> [Data extract]
----------------------------------------

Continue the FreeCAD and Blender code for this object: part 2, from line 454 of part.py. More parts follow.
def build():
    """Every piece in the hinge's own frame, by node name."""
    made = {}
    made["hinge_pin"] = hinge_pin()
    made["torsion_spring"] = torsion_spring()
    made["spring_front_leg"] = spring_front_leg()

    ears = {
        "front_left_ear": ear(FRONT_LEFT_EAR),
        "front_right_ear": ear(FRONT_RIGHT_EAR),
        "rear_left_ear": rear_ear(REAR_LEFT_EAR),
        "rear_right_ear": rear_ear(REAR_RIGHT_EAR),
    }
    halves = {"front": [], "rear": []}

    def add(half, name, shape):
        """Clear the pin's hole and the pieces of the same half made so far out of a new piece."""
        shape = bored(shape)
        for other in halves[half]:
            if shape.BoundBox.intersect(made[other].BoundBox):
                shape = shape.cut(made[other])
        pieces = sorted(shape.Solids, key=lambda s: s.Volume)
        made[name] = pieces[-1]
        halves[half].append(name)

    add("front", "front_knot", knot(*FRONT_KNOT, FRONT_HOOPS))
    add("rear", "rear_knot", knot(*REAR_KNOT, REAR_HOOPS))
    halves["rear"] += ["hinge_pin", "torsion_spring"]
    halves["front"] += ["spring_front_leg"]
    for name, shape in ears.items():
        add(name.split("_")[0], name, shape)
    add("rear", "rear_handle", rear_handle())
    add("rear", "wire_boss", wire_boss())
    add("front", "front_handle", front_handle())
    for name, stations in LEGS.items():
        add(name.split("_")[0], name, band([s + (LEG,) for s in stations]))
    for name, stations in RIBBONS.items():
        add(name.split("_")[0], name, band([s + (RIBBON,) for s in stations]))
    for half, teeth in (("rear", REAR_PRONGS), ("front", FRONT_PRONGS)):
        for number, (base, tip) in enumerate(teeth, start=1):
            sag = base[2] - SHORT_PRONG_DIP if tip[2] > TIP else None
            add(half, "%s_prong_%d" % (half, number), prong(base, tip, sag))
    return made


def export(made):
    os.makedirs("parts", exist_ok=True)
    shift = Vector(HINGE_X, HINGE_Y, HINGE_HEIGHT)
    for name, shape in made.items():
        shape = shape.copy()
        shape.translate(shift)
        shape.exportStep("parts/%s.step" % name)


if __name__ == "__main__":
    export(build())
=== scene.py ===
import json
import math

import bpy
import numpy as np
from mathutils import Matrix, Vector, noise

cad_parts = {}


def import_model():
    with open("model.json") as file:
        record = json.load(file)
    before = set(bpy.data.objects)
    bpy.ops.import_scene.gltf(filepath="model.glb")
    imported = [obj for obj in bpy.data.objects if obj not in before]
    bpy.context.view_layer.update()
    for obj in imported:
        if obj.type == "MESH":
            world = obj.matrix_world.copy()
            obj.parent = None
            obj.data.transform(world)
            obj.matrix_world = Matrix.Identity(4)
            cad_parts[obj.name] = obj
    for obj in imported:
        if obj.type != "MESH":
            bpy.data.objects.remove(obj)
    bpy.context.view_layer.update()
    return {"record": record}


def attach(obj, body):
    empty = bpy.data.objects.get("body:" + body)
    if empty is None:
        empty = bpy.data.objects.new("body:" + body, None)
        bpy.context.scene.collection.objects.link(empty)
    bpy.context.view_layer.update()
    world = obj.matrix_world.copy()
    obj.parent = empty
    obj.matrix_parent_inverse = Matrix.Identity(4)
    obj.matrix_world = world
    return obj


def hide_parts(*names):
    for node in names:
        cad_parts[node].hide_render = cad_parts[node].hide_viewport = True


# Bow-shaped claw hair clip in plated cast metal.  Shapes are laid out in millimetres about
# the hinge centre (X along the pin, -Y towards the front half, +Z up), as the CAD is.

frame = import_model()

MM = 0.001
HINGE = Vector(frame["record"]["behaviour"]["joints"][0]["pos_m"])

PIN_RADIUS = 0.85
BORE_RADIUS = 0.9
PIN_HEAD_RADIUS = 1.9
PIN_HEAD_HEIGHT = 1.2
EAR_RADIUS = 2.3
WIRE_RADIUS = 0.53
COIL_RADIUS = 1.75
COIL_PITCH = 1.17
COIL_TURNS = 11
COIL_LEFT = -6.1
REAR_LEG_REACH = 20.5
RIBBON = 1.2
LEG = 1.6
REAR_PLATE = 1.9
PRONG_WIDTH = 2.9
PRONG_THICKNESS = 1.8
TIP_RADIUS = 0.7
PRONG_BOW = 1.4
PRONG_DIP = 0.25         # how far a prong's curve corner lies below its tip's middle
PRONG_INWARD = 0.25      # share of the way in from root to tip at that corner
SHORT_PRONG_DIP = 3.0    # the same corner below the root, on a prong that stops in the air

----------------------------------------

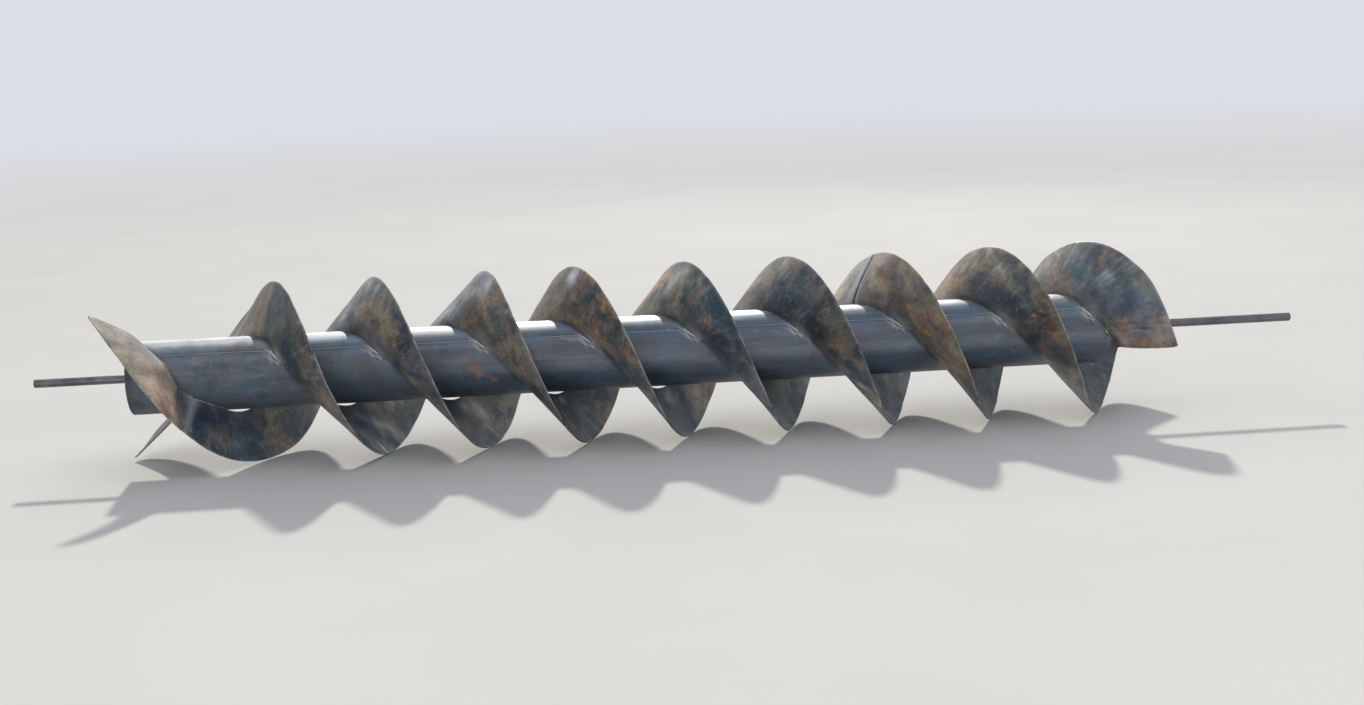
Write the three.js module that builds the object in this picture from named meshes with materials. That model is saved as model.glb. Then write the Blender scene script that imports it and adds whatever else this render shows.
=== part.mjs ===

----------------------------------------

> [Work instructions] The first line to be transcribed is the one containing "Continue the FreeCAD", and the last is the one containing "halves[half].append(name)". Transcribe exactly those lines and nothing else.

> [The solution]
Continue the FreeCAD and Blender code for this object: part 2, from line 454 of part.py. More parts follow.
def build():
    """Every piece in the hinge's own frame, by node name."""
    made = {}
    made["hinge_pin"] = hinge_pin()
    made["torsion_spring"] = torsion_spring()
    made["spring_front_leg"] = spring_front_leg()

    ears = {
        "front_left_ear": ear(FRONT_LEFT_EAR),
        "front_right_ear": ear(FRONT_RIGHT_EAR),
        "rear_left_ear": rear_ear(REAR_LEFT_EAR),
        "rear_right_ear": rear_ear(REAR_RIGHT_EAR),
    }
    halves = {"front": [], "rear": []}

    def add(half, name, shape):
        """Clear the pin's hole and the pieces of the same half made so far out of a new piece."""
        shape = bored(shape)
        for other in halves[half]:
            if shape.BoundBox.intersect(made[other].BoundBox):
                shape = shape.cut(made[other])
        pieces = sorted(shape.Solids, key=lambda s: s.Volume)
        made[name] = pieces[-1]
        halves[half].append(name)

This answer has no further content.